**WORK TO DO**
Begin at the line that contains "Continue the Blender", stop after the line that contains "gaps beside them.", and reproduce only that span, unaltered.

**MATERIAL SUPPLIED**
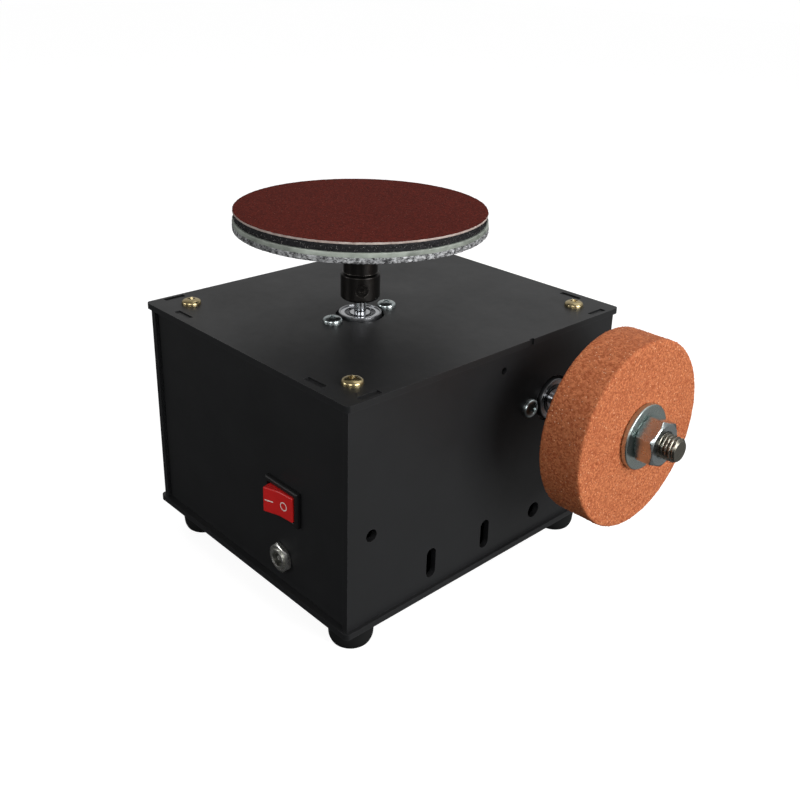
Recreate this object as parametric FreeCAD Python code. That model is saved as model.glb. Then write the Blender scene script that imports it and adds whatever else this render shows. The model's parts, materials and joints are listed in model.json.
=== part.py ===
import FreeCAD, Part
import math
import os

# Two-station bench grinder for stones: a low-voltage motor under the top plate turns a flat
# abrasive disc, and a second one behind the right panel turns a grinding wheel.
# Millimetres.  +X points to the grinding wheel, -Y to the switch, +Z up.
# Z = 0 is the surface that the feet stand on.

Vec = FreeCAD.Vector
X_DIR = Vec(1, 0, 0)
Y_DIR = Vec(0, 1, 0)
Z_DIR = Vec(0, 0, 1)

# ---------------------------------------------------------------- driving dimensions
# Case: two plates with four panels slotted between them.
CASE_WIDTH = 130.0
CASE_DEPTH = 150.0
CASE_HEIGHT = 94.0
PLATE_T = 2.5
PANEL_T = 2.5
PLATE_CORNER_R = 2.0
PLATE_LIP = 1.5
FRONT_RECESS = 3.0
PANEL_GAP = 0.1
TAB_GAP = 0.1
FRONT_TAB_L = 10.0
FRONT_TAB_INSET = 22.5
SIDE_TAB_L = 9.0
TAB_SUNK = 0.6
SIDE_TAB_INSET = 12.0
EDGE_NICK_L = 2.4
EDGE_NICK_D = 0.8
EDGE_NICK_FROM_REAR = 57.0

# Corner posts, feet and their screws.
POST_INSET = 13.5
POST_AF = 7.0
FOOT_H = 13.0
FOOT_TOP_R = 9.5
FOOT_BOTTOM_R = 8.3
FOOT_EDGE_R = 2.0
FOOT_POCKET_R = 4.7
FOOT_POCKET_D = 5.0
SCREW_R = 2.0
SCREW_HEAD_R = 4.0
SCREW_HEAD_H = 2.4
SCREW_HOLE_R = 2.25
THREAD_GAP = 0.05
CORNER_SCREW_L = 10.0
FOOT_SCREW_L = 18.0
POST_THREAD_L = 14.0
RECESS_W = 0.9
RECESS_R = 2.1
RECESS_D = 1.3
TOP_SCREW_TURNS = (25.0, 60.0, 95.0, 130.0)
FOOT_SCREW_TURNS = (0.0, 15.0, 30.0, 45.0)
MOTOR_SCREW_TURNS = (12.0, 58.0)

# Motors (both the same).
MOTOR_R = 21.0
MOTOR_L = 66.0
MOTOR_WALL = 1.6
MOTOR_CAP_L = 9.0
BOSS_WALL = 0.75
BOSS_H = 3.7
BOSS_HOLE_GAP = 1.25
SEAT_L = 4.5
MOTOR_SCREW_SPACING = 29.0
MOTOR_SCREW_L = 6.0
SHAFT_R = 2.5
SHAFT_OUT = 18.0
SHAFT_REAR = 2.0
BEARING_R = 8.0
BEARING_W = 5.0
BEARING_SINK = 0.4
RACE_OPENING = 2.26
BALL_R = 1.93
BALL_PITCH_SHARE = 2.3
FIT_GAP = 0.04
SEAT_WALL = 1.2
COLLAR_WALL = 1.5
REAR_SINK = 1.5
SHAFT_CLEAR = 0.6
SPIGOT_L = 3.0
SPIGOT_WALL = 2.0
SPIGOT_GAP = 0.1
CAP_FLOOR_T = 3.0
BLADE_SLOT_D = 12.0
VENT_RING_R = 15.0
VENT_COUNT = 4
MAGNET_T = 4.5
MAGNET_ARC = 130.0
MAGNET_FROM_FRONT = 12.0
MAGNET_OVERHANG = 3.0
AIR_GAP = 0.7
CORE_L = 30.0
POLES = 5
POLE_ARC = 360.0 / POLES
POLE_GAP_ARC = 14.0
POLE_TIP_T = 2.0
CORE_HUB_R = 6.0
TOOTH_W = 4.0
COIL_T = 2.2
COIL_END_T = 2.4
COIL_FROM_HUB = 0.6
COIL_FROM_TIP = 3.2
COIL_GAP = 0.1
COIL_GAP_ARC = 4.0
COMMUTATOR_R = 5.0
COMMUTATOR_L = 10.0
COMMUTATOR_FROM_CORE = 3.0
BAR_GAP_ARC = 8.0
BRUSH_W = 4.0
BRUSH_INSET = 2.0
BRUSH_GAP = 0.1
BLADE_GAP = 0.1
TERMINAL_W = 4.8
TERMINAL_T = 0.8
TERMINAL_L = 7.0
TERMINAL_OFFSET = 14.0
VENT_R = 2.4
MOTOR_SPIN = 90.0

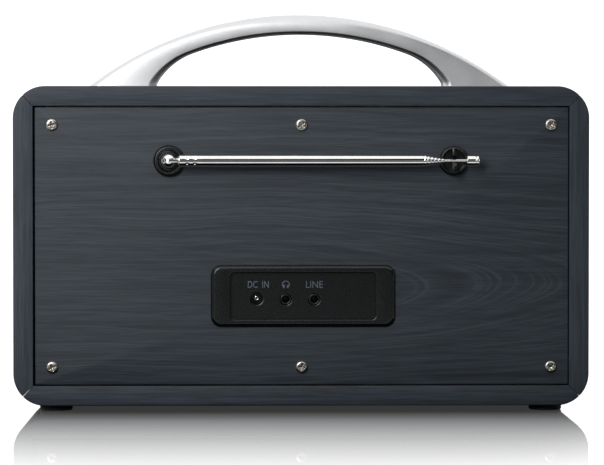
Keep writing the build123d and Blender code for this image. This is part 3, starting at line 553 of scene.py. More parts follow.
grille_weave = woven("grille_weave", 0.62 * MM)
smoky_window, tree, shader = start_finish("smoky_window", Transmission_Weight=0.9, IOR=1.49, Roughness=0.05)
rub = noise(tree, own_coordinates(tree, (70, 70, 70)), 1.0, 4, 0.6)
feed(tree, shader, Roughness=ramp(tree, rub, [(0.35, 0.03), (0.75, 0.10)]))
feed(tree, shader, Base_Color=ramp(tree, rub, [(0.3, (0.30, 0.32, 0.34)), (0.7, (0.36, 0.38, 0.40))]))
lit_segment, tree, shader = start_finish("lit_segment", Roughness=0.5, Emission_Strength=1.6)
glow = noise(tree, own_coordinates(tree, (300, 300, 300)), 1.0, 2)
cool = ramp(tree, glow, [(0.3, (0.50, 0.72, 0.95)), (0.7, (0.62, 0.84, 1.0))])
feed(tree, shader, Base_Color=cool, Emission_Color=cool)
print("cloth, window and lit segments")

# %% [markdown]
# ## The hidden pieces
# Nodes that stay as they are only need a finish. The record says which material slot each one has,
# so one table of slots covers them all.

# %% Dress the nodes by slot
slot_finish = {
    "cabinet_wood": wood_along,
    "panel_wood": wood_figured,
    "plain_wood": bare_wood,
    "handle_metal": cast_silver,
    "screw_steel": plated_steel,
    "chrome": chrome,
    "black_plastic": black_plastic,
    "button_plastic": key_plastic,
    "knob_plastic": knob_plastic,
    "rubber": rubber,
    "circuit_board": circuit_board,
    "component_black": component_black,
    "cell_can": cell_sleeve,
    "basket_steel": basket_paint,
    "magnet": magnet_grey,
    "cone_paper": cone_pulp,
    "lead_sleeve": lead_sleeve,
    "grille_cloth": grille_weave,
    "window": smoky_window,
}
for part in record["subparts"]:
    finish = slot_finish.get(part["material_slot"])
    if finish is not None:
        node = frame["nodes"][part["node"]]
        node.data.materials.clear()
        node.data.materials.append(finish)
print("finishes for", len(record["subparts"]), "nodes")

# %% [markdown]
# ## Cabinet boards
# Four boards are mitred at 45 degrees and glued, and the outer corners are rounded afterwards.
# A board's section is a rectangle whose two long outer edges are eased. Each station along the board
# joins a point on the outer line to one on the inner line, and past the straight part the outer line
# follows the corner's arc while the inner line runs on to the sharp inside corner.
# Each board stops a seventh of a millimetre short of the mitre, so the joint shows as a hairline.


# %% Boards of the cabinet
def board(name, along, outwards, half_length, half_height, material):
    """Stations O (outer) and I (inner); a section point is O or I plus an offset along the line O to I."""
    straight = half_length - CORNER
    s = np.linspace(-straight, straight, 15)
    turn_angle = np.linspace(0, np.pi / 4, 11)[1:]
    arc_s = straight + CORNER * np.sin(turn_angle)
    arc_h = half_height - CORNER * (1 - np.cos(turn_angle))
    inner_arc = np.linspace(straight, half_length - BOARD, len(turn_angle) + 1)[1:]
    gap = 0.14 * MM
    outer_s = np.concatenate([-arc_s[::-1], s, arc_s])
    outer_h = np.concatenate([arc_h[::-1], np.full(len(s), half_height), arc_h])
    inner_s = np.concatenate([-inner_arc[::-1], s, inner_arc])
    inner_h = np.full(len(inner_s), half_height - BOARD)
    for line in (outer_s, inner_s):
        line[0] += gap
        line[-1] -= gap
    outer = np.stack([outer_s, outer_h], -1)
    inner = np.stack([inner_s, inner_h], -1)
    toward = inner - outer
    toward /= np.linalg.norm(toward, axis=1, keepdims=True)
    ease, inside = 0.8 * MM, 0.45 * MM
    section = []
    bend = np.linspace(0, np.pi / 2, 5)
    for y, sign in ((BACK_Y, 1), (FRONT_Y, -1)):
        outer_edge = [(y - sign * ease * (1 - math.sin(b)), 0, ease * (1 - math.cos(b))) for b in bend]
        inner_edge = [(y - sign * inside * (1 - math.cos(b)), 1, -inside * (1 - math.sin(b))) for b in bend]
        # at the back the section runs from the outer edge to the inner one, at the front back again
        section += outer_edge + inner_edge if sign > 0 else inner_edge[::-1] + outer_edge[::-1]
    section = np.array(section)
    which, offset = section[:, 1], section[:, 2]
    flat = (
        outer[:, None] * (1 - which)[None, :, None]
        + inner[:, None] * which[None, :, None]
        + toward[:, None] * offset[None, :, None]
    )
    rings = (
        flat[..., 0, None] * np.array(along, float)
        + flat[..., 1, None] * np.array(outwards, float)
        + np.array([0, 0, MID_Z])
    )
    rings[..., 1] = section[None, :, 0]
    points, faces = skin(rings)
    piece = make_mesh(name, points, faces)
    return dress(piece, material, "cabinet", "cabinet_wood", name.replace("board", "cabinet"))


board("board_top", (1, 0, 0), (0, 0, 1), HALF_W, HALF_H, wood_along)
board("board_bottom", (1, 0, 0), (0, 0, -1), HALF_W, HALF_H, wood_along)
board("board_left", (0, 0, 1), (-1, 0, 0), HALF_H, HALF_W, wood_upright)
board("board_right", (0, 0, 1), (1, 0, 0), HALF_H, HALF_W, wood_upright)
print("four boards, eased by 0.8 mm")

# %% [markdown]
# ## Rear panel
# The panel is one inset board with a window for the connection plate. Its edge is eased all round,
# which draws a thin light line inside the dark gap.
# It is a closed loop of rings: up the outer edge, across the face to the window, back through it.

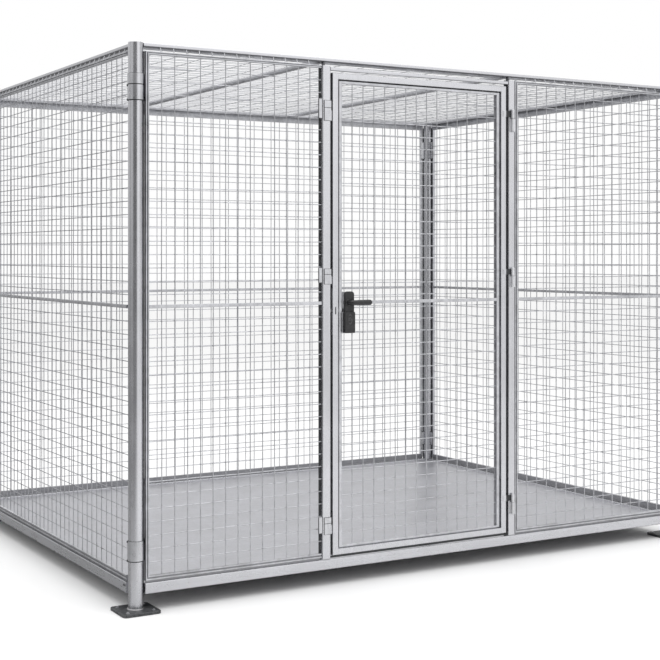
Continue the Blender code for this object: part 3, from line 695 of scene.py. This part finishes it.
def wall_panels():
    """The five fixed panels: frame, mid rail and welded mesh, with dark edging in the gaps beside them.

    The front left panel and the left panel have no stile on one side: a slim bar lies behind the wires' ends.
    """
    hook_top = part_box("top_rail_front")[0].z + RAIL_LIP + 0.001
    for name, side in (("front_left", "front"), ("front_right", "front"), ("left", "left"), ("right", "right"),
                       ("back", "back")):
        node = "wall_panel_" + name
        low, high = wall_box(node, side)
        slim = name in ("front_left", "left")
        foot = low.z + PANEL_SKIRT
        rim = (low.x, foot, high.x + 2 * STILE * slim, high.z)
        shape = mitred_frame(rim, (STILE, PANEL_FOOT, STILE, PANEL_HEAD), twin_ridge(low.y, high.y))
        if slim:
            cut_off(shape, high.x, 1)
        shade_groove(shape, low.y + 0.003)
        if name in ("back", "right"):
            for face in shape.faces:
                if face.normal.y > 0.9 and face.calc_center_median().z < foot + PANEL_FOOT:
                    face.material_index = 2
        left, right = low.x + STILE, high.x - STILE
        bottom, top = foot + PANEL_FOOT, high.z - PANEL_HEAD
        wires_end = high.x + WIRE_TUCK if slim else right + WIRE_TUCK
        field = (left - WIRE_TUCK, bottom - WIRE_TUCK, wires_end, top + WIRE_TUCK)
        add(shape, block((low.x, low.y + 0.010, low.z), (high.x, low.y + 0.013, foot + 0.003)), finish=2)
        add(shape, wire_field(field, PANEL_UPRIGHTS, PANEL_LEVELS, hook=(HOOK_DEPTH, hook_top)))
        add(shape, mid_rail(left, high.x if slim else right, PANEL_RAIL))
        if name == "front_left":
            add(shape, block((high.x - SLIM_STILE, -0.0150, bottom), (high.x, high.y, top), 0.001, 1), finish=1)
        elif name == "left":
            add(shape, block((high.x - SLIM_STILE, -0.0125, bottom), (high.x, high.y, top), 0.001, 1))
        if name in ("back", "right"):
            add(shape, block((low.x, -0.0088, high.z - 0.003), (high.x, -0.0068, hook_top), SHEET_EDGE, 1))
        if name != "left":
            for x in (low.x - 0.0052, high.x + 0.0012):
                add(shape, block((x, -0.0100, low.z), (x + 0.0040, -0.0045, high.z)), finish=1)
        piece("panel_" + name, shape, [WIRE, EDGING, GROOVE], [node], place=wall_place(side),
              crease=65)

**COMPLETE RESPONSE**
Continue the Blender code for this object: part 3, from line 695 of scene.py. This part finishes it.
def wall_panels():
    """The five fixed panels: frame, mid rail and welded mesh, with dark edging in the gaps beside them.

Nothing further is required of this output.